Ce qui me faisait peur avant d’aller voir ce film, c’est qu’il semble réellement baigner dans cette culture woke très à la mode en ce moment, et en voyant l’affiche avec la représentation d’ethnies multiples, j’avais peur que cela soit forcé. Mais chaque personnage va finalement s’avérer très intéressant en allant au-delà de la simple considération de sa couleur de peau, et ça fait bien plaisir de ce côté-là! D’ailleurs, on a là encore une très belle fluidité dans le mode d’écriture, avec la découverte progressive des personnages, et de belles surprises au fur et à mesure de l’avancée du film. Je prends pour exemple le personnage de Kingo, incarné par le pakistano-américain Kumail Nanjiani, qui s’avère relativement neutre au départ, et que l’on va découvrir d’un coup de manière bien sympathique! Ou Druig, joué par Barry Keoghan, qui s’avère très effacé et qui va révéler des émotions bien intenses à un moment donné. Il y a une belle gestion de tous ces personnages, tant dans leurs interactions que dans leurs évolutions personnelles sur 7 millénaires, et ça fait vraiment plaisir de se retrouver face à un spectacle d’une telle ampleur qui s’avère lisible et compréhensible! Le film va poser des questionnements très intéressants sur la notion de croyance, avec des Eternels dévoués aux Célestes, et cela renvoie directement aux différentes croyances que l’on peut avoir en Dieu. Le film traitera par extension les notions de choix et de libre arbitre, et il s’avère au final bien plus complexe que ce que l’on pouvait attendre!
On va bien évidemment parler des séquences d’action, qui là encore sont gérées avec une certaine grâce, mettant en évidence les pouvoirs impressionnants des héros, Ikaris en tête, et on sent là encore une très belle fluidité dans la gestion de ces scènes. On a une dizaine de personnages dotés de pouvoirs différents, et les séquences sont habilement travaillées pour mettre en lumière les capacités de chacun de manière harmonieuse. On avait plus vu cela depuis Avengers : Endgame, et on apprécie ici le traitement à la fois global et intimiste de l’ensemble! On a souvent des personnages à peine esquissés lorsqu’il y a trop de monde (on pense à Falcon ou War Machine dans les films Avengers), mais ici, chaque Eternel a son importance et s’inscrit dans une cohésion de groupe qui fait plaisir à voir. Chloé Zaho gère son film avec une harmonie imprégnant chaque phase de sa construction.

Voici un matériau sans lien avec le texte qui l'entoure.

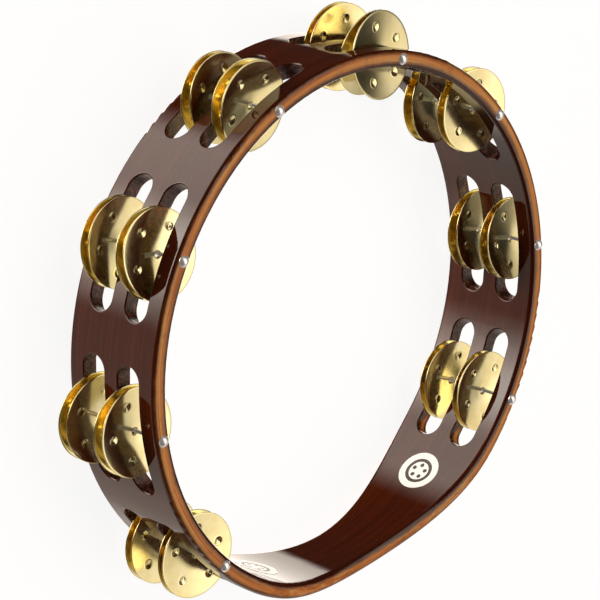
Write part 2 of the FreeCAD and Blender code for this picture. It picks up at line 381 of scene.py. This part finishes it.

Les Eternels est une très belle surprise, d’autant plus que les critiques annonçaient une catastrophe… L’aspect tragédie antique de certains personnages renvoie aux mythologies qu’ils ont eux-mêmes créé (Théna qui a donné naissance à la déesse Athéna, Ikaris à Icare…), et on est pris par les tourments, les liens et les doutes qui les tiraillent… Une partie de la promo avait été faite sur le côté progressiste, et la séquence concernée s’avère traitée de manière intimiste sans l’aspect revendicatif craint… Du coup le personnage et le récit sont respectés, et je trouve juste dommage que la promo en fasse trop alors que le traitement lui est bien plus subtil que cela. Les Eternels intègre diverses minorités mais le fait de manière humble et sans grand matraquage, au contraire de la promotion du film par moment… J’ai toujours du mal avec le fait de mettre en avant la couleur de la peau avant la personnalité du personnage, pour moi la profondeur du personnage prime, et fait que l’on s’intéresse à sa complexité et à ses différences. Il n’y a qu’à voir comment Joe R. Lansdale traite ses persos pour se dire que finalement, c’est ça la meilleure manière d’intégrer les différences!
Niveau casting, on est dans du haut de gamme avec une Gemma Chan capable de porter une partie du film sur ses épaules, en développant une très belle sensibilité; un Richard Madden très charismatique et capable d’une grande violence avec ses pouvoirs; quel plaisir de retrouver Don Lee (de son vrai nom Ma-Dong seok) dans le rôle de Gilgamesh, lui qui était déjà très bon dans le thriller Le Gangster, le Flic et l’Assassin; Angelina Jolie et Salma Hayek apportent à la fois une caution hollywoodienne et leur propre sensibilité, avec des personnages très intéressants également; Bryan Tyree Henry, Lauren Ridloff, Lia McHugh apportent également de belles variations à leurs personnages, et le traitement de Dane Whitman est là encore subtil et bien amené, avec un Kit Harrington tranquille qui laisse le temps à son personnage…
Et en parlant de personnages, je vous invite à rester jusqu’au bout, puisqu’il y a 2 scènes post-génériques! Et on oubliera pas non plus l’excellente partition signée par l’Allemand Ramin Djawadi, connu pour son travail sur Game of Thrones!